> _REQUIRED TASK_
Copy nothing but the lines below running from the line containing "cad_parts[node].hide_render = cad_parts[node].hide_viewport" through the line containing "before = set(bpy.data.objects)", both end lines included.

begin GIVEN DATA

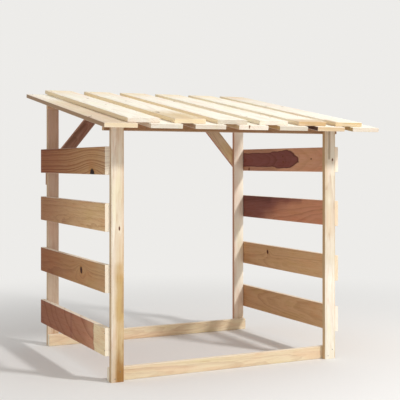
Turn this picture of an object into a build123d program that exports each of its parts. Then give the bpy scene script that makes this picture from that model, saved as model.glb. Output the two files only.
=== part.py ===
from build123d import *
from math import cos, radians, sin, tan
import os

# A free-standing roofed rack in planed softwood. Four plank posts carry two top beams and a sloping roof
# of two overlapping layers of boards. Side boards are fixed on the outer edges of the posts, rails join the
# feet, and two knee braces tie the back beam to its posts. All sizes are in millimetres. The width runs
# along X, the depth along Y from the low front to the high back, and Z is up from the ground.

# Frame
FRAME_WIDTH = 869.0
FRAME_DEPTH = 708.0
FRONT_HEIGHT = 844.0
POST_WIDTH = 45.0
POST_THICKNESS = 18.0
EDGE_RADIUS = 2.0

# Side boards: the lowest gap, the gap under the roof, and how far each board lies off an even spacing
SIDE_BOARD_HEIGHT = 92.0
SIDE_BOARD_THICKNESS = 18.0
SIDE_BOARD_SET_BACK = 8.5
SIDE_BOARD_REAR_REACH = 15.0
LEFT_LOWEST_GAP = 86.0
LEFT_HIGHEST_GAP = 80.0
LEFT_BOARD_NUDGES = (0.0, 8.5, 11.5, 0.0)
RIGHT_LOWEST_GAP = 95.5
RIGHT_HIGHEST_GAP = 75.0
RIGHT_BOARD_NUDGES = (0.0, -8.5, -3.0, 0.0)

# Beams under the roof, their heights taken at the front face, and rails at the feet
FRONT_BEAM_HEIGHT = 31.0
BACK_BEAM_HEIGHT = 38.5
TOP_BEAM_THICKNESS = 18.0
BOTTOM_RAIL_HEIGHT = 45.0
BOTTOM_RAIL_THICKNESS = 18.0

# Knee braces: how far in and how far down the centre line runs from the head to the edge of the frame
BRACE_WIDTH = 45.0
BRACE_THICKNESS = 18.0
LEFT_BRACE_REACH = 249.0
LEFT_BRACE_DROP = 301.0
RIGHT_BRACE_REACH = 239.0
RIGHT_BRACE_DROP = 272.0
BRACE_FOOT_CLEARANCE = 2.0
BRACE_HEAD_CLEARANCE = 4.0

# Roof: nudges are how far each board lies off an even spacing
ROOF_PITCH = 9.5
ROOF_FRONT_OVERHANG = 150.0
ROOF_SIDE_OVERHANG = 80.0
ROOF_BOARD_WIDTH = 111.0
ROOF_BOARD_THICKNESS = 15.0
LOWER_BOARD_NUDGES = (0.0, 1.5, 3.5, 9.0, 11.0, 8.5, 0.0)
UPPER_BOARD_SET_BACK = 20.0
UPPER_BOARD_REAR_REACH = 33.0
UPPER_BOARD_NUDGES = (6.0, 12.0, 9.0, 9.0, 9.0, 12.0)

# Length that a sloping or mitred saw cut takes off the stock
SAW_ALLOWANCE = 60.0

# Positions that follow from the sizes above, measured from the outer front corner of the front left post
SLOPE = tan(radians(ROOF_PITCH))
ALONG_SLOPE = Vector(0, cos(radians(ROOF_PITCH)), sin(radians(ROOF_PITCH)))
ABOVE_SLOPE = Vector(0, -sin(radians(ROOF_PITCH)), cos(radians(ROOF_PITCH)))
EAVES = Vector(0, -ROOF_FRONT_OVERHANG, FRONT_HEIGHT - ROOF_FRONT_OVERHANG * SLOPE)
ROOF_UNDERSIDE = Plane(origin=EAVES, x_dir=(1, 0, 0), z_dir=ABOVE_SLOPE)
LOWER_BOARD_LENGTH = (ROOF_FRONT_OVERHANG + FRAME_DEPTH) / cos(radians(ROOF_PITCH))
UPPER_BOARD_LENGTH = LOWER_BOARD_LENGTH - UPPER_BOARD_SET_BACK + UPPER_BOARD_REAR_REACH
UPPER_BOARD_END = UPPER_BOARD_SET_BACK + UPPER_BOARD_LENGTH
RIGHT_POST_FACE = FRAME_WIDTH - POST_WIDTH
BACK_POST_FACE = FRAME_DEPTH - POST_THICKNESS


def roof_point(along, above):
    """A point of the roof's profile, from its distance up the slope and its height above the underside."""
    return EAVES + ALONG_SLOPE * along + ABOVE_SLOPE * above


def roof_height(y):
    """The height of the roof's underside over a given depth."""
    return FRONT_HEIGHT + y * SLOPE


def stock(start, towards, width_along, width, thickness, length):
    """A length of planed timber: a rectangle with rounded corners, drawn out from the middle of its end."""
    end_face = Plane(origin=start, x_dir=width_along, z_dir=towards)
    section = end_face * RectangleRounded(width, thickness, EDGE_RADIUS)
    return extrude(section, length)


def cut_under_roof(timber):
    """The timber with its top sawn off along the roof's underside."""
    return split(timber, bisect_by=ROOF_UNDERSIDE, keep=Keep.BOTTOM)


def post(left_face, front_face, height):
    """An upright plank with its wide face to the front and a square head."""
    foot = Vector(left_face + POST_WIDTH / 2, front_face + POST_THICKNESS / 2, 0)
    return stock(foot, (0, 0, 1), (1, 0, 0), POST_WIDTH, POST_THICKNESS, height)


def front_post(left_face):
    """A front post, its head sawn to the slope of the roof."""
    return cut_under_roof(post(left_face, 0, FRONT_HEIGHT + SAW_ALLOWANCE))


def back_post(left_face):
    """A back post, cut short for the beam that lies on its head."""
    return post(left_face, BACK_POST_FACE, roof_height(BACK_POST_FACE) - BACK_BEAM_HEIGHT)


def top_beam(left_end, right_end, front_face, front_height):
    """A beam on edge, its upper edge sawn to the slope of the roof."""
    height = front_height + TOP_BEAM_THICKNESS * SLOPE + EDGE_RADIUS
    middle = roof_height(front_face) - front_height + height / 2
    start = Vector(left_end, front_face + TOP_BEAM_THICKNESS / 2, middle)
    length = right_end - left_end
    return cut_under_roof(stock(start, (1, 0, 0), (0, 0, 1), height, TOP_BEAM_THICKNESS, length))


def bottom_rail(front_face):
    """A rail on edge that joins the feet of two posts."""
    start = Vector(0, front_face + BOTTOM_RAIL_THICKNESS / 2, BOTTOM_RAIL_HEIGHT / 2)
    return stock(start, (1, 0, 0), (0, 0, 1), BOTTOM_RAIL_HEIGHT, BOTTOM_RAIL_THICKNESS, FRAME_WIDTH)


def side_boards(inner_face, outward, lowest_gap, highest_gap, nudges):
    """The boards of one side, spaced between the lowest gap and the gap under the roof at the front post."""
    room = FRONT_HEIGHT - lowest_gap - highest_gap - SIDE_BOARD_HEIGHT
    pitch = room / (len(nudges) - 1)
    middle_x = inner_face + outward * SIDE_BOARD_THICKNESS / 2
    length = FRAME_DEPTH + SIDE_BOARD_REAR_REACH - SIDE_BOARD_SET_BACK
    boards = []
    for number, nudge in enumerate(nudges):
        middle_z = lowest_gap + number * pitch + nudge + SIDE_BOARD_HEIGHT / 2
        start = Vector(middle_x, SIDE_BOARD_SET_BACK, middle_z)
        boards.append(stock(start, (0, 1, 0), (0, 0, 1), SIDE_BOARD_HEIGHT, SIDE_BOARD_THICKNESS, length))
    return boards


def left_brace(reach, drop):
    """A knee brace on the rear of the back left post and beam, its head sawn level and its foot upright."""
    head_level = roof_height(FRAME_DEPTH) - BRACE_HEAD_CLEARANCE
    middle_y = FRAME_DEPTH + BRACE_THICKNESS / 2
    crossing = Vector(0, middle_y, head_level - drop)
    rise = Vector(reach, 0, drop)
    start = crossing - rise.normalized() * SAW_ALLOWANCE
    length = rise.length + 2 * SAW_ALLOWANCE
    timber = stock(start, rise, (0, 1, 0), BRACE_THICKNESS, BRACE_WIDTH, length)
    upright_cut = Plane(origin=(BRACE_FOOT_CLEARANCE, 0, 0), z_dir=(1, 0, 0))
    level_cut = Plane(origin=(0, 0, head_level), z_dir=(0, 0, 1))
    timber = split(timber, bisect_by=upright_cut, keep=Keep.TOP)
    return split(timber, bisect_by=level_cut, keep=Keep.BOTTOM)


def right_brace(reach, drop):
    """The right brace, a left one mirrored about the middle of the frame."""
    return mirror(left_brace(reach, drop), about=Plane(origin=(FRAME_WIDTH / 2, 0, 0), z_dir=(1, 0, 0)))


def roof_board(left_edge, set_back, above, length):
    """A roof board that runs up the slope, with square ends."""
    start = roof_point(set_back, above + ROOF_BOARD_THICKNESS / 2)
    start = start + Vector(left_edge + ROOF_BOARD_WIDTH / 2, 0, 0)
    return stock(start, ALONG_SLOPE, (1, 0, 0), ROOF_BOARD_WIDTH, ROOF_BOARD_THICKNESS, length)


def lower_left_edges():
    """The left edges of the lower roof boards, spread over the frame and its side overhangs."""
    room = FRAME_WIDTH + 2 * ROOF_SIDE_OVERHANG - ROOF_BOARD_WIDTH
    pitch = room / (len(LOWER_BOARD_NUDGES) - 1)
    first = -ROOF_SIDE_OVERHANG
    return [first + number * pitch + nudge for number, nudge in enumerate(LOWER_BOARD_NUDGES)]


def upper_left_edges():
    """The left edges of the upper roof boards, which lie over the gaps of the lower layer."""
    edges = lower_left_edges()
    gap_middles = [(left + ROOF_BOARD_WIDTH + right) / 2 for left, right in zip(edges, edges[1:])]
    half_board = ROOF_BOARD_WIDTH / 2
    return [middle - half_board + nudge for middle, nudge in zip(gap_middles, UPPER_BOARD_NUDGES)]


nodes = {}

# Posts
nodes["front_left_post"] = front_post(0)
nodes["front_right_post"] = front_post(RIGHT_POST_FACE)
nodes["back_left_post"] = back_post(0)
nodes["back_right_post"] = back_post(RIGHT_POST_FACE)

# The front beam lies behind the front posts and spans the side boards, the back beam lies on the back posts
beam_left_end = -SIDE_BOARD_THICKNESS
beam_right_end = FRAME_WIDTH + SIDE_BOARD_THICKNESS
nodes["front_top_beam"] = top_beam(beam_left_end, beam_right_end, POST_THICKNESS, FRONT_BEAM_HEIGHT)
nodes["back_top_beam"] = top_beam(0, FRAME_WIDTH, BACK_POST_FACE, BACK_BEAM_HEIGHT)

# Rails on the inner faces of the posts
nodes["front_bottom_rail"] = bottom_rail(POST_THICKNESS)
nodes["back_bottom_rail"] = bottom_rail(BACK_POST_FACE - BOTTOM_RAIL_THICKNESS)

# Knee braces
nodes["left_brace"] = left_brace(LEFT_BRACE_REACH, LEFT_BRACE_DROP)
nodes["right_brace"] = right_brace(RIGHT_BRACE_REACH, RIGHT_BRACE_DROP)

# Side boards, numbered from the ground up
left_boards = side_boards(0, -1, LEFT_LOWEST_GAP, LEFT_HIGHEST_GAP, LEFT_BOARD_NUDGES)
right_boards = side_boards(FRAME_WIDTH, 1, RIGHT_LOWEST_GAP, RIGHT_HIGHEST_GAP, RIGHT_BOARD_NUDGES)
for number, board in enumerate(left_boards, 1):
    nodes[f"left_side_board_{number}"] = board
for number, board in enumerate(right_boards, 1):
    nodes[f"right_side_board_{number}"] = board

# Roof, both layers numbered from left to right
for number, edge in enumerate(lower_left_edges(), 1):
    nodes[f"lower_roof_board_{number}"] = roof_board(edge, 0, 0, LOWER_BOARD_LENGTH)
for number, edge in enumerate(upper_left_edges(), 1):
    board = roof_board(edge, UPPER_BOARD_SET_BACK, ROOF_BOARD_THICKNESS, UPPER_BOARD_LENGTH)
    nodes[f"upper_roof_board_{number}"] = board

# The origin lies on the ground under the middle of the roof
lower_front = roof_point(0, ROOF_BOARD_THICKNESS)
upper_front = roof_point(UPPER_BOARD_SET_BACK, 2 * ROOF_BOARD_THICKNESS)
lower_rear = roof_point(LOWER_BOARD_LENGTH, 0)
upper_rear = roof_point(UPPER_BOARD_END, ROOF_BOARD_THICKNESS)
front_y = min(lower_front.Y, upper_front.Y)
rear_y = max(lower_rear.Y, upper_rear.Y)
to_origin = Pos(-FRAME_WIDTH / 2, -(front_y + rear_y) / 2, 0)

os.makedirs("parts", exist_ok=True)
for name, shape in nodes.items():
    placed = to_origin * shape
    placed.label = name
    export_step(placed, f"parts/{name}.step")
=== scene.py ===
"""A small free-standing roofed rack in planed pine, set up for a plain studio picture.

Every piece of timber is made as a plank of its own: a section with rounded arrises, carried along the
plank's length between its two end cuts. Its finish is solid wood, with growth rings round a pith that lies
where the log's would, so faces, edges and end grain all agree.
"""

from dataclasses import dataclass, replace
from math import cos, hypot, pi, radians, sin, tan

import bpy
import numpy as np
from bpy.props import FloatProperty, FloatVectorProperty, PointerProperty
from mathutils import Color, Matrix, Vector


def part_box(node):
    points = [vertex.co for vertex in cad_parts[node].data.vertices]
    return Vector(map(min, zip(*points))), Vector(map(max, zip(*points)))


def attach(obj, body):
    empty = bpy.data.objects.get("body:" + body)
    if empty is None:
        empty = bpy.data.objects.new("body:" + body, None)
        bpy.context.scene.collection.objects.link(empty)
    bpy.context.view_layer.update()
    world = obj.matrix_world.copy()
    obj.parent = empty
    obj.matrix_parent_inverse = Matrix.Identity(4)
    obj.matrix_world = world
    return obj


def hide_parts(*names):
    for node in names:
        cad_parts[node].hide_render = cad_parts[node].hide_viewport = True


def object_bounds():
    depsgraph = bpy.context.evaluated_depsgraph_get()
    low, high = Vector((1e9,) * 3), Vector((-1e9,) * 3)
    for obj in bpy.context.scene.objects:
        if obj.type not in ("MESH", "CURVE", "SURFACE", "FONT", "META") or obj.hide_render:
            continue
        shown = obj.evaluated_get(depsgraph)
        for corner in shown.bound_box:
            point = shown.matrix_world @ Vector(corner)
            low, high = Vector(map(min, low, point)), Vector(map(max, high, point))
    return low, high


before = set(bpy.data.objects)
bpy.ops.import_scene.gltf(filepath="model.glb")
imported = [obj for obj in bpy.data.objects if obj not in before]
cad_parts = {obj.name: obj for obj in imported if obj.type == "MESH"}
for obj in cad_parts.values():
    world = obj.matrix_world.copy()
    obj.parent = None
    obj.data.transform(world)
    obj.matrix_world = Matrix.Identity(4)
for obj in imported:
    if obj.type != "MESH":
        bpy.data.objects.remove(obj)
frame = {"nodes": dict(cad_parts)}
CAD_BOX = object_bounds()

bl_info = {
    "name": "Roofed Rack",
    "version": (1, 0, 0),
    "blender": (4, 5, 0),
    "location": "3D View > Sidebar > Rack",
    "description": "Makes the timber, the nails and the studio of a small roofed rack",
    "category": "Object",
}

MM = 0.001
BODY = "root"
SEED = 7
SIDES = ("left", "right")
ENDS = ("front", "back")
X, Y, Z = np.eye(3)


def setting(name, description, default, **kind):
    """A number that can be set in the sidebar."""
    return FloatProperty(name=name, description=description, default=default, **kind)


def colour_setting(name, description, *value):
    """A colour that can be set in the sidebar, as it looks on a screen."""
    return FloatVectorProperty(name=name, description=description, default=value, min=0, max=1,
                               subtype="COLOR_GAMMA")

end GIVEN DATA

> _TASK OUTPUT_
        cad_parts[node].hide_render = cad_parts[node].hide_viewport = True


def object_bounds():
    depsgraph = bpy.context.evaluated_depsgraph_get()
    low, high = Vector((1e9,) * 3), Vector((-1e9,) * 3)
    for obj in bpy.context.scene.objects:
        if obj.type not in ("MESH", "CURVE", "SURFACE", "FONT", "META") or obj.hide_render:
            continue
        shown = obj.evaluated_get(depsgraph)
        for corner in shown.bound_box:
            point = shown.matrix_world @ Vector(corner)
            low, high = Vector(map(min, low, point)), Vector(map(max, high, point))
    return low, high


before = set(bpy.data.objects)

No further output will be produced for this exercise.